What is US source risk premium?

This means a premium that relates to US property or liability arising out of activity taking place in the US, or in connection with the lives or health of US residents. Examples are:

  • Insurance where any of the risk touches the US e.g. exports to the US or stock stored in the US.
  • Multinational placements made via an intermediary that include any US source risk
  • Risks that transit the US such as marine and aviation
  • Any Travel policies providing cover for travel to the US

What does that mean for you as a broker?

When you place a risk with us and pass us the corresponding risk premium, you must obtain a W-8BEN-E from us. This demonstrates risks have been placed with a compliant insurer. You only need to download this once from the Aviva Broker website then keep it on file. You'll need to update this every three years.

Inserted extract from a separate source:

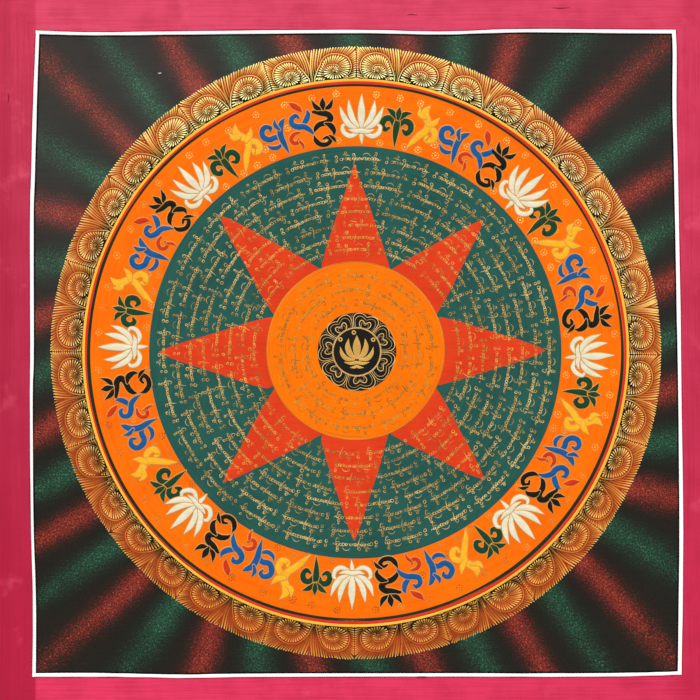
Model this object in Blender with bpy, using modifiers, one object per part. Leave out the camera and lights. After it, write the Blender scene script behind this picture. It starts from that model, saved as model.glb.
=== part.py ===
"""A square painted cotton canvas that lies on a surface, face up.

Metres, +Z up, +Y towards the painting's top edge. The origin is on the surface, below the
middle of the cloth. The sheet lies flat in its middle. It was kept rolled up, so its top and
bottom edges curl up a little, its corners lift, and shallow waves run along its sides.
"""

import math

import bpy

OBJECT_NAME = "painted_canvas"

# The cloth
SIDE = 0.520
THICKNESS = 0.001
CELLS = 44  # faces along each side of the sheet
EDGE_WANDER = 0.0007  # how far the hand-cut edges leave a straight line
EDGE_WANDER_TURNS = (2.0, 5.0)  # waves of the cut along a side: the slow one and the quick one

# How it lies
FLAT_RADIUS = 0.150  # within this of the middle, the cloth touches the surface all over
CURL_REACH = 0.060  # how far in from an edge its curl starts
PRESSED_FLAT = 0.00025  # a lift smaller than this lies flat under the cloth's own weight

# side, where the lift is highest along the side (-1 to 1), its half width (same scale), height
EDGE_LIFTS = (
    ("top", -0.35, 0.55, 0.0016),
    ("top", 0.60, 0.35, 0.0009),
    ("bottom", 0.25, 0.60, 0.0022),
    ("bottom", -0.70, 0.30, 0.0012),
    ("left", 0.30, 0.40, 0.0010),
    ("left", -0.45, 0.35, 0.0014),
    ("right", -0.15, 0.45, 0.0011),
    ("right", 0.65, 0.30, 0.0008),
)

# corner as the signs of x and y, how far the lift reaches in from it, height at the tip
CORNER_LIFTS = (
    (-1, 1, 0.110, 0.0030),
    (1, 1, 0.090, 0.0019),
    (-1, -1, 0.095, 0.0024),
    (1, -1, 0.120, 0.0036),
)

# The look of the bare solid
BORDER_CRIMSON = (0.62, 0.05, 0.10, 1.0)
CLOTH_ROUGHNESS = 0.80


def smooth(share):
    """0 up to 0, 1 from 1 on, and level at both ends."""
    share = min(max(share, 0.0), 1.0)
    return share * share * (3.0 - 2.0 * share)


def along_and_in(side, x, y):
    """A point's place along a side, from -1 to 1, and its distance in from that side."""
    half = SIDE / 2
    if side == "top":
        return x / half, half - y
    if side == "bottom":
        return x / half, half + y
    if side == "left":
        return y / half, half + x
    return y / half, half - x


def edge_lift(x, y):
    total = 0.0
    for side, middle, half_width, height in EDGE_LIFTS:
        along, distance_in = along_and_in(side, x, y)
        rise = smooth(1.0 - distance_in / CURL_REACH)
        swell = math.exp(-(((along - middle) / half_width) ** 2))
        total += height * rise * swell
    return total


def corner_lift(x, y):
    total = 0.0
    half = SIDE / 2
    for sign_x, sign_y, reach, height in CORNER_LIFTS:
        distance = math.hypot(sign_x * half - x, sign_y * half - y)
        total += height * smooth(1.0 - distance / reach)
    return total


def lift(x, y):
    """How far the underside of the cloth stands off the surface at a point."""
    clear_of_middle = smooth((math.hypot(x, y) - FLAT_RADIUS) / CURL_REACH)
    raised = clear_of_middle * (edge_lift(x, y) + corner_lift(x, y))
    return max(0.0, raised - PRESSED_FLAT)


def cut_wander(place, side_number):
    """How far a hand-cut side leaves its straight line, at a place from -1 to 1 along it."""
    slow, quick = EDGE_WANDER_TURNS
    return EDGE_WANDER * (
        0.7 * math.sin(math.pi * slow * place + 1.3 * side_number)
        + 0.3 * math.sin(math.pi * quick * place + 2.1 * side_number)
    )


def cut_outline(x, y):
    """Moves a point of a true square to where the uneven cut puts it."""
    half = SIDE / 2
    across, up = x / half, y / half
    shift_x = cut_wander(up, 1 if across > 0 else 2) * abs(across) ** 3
    shift_y = cut_wander(across, 3 if up > 0 else 4) * abs(up) ** 3
    return x + shift_x, y + shift_y


def clear_scene():
    for old in list(bpy.data.objects):
        bpy.data.objects.remove(old, do_unlink=True)


def cloth_material():
    material = bpy.data.materials.new("painted_cotton")
    material.use_nodes = True
    shader = material.node_tree.nodes["Principled BSDF"]
    shader.inputs["Base Color"].default_value = BORDER_CRIMSON
    shader.inputs["Roughness"].default_value = CLOTH_ROUGHNESS
    shader.inputs["Metallic"].default_value = 0.0
    return material


def centre_outline(mesh):
    """Puts the middle of the cut outline over the origin."""
    for axis in (0, 1):
        places = [vertex.co[axis] for vertex in mesh.vertices]
        middle = (min(places) + max(places)) / 2
        for vertex in mesh.vertices:
            vertex.co[axis] -= middle


def make_canvas(collection):
    """The grid is the cloth's underside, and its thickness stands on it."""
    bpy.ops.mesh.primitive_grid_add(x_subdivisions=CELLS, y_subdivisions=CELLS, size=SIDE)
    canvas = bpy.context.active_object
    canvas.name = OBJECT_NAME
    canvas.data.name = OBJECT_NAME
    for vertex in canvas.data.vertices:
        x, y = vertex.co.x, vertex.co.y
        vertex.co.z = lift(x, y)
        vertex.co.x, vertex.co.y = cut_outline(x, y)
    centre_outline(canvas.data)

    thicken = canvas.modifiers.new("cloth_thickness", "SOLIDIFY")
    thicken.thickness = THICKNESS
    thicken.offset = 1.0
    thicken.use_even_offset = True

    canvas.data.materials.append(cloth_material())
    canvas.data.shade_smooth()
    for other in list(canvas.users_collection):
        other.objects.unlink(canvas)
    collection.objects.link(canvas)
    return canvas


def main():
    clear_scene()
    collection = bpy.data.collections.new(OBJECT_NAME)
    bpy.context.scene.collection.children.link(collection)
    make_canvas(collection)


main()
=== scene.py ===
import math

import bpy
import numpy as np
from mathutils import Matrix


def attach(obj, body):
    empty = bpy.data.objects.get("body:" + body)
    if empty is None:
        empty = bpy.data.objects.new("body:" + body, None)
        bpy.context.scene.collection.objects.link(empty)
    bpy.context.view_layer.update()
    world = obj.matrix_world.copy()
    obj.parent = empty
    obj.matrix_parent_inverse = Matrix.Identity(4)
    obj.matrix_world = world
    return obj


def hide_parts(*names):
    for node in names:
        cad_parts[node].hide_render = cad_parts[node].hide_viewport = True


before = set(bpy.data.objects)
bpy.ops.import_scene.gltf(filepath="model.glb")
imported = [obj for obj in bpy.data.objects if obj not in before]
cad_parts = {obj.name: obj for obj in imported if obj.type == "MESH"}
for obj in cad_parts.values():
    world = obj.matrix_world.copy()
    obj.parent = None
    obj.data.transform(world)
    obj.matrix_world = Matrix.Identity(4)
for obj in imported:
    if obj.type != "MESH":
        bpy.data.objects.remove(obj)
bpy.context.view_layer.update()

print("mandala canvas: frame loaded")

mm = 0.001  # sizes below are in millimetres, and become metres in meshPiece
dice = np.random.default_rng(17)  # the one source of all that is uneven by hand


# ---- the shape of the lying cloth

cloth = {
    "side": 520.0,
    "thickness": 1.0,
    "cells": 132,
    "edgeWander": 0.7,  # how far the hand-cut edges leave a straight line
    "wanderTurns": (2.0, 5.0),
    "flatRadius": 150.0,  # lies on the surface all over within this
    "curlReach": 60.0,
    "pressedFlat": 0.25,
    "fray": 0.16, "frayUneven": 0.10,  # how far threads stand out at the middle of the cut edge
    # side, middle of the lift along the side (-1 to 1), half width, height
    "edgeLifts": (
        ("top", -0.35, 0.55, 1.6), ("top", 0.60, 0.35, 0.9),
        ("bottom", 0.25, 0.60, 2.2), ("bottom", -0.70, 0.30, 1.2),
        ("left", 0.30, 0.40, 1.0), ("left", -0.45, 0.35, 1.4),
        ("right", -0.15, 0.45, 1.1), ("right", 0.65, 0.30, 0.8),
    ),
    # corner as signs of x and y, reach, height
    "cornerLifts": ((-1, 1, 110.0, 3.0), (1, 1, 90.0, 1.9), (-1, -1, 95.0, 2.4), (1, -1, 120.0, 3.6)),
}


def ease(share):
    share = np.clip(share, 0.0, 1.0)
    return share * share * (3.0 - 2.0 * share)


def clothLift(x, y):
    half = cloth["side"] / 2
    places = {"top": (x, half - y), "bottom": (x, half + y), "left": (y, half + x), "right": (y, half - x)}
    total = 0.0
    for side, middle, halfWidth, height in cloth["edgeLifts"]:
        along, inward = places[side]
        swell = np.exp(-(((along / half - middle) / halfWidth) ** 2))
        total = total + height * ease(1 - inward / cloth["curlReach"]) * swell
    for signX, signY, reach, height in cloth["cornerLifts"]:
        total = total + height * ease(1 - np.hypot(signX * half - x, signY * half - y) / reach)
    clear = ease((np.hypot(x, y) - cloth["flatRadius"]) / cloth["curlReach"])
    return np.maximum(0.0, clear * total - cloth["pressedFlat"])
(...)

You’ll also need to provide a W-8IMY to the business being insured as proof that they themselves do not have to withhold 30% tax before paying the premium to you.

Without these documents on file, you could be liable for withholding 30% of the US Source premium and for filing a return and accounting for the tax directly to the IRS.

Why are we telling you about this now?

FATCA regulations currently include an exemption for US source risk on ‘offshore obligations’ made before 1 January 2017 (known as “foreign to foreign’ payments and generally meaning contracts made outside the US). This means from 1 January 2017, obligations have been extended to ‘foreign to foreign’ business such as:

  • A UK broker placing a risk for a UK client with a UK insurer will now be subject to FATCA if the risk covers an event in the US such as a concert in New York.
  • A UK broker selling a worldwide travel insurance to a UK based client is also subject to FATCA if the policy covers travel to the US. 

What if you don’t comply?

You as the broker would be liable for the 30% tax on the total premium. The IRS can impose fines and penalties that can be significant depending on the severity of the failure and the risk of reputational damage should not be underestimated.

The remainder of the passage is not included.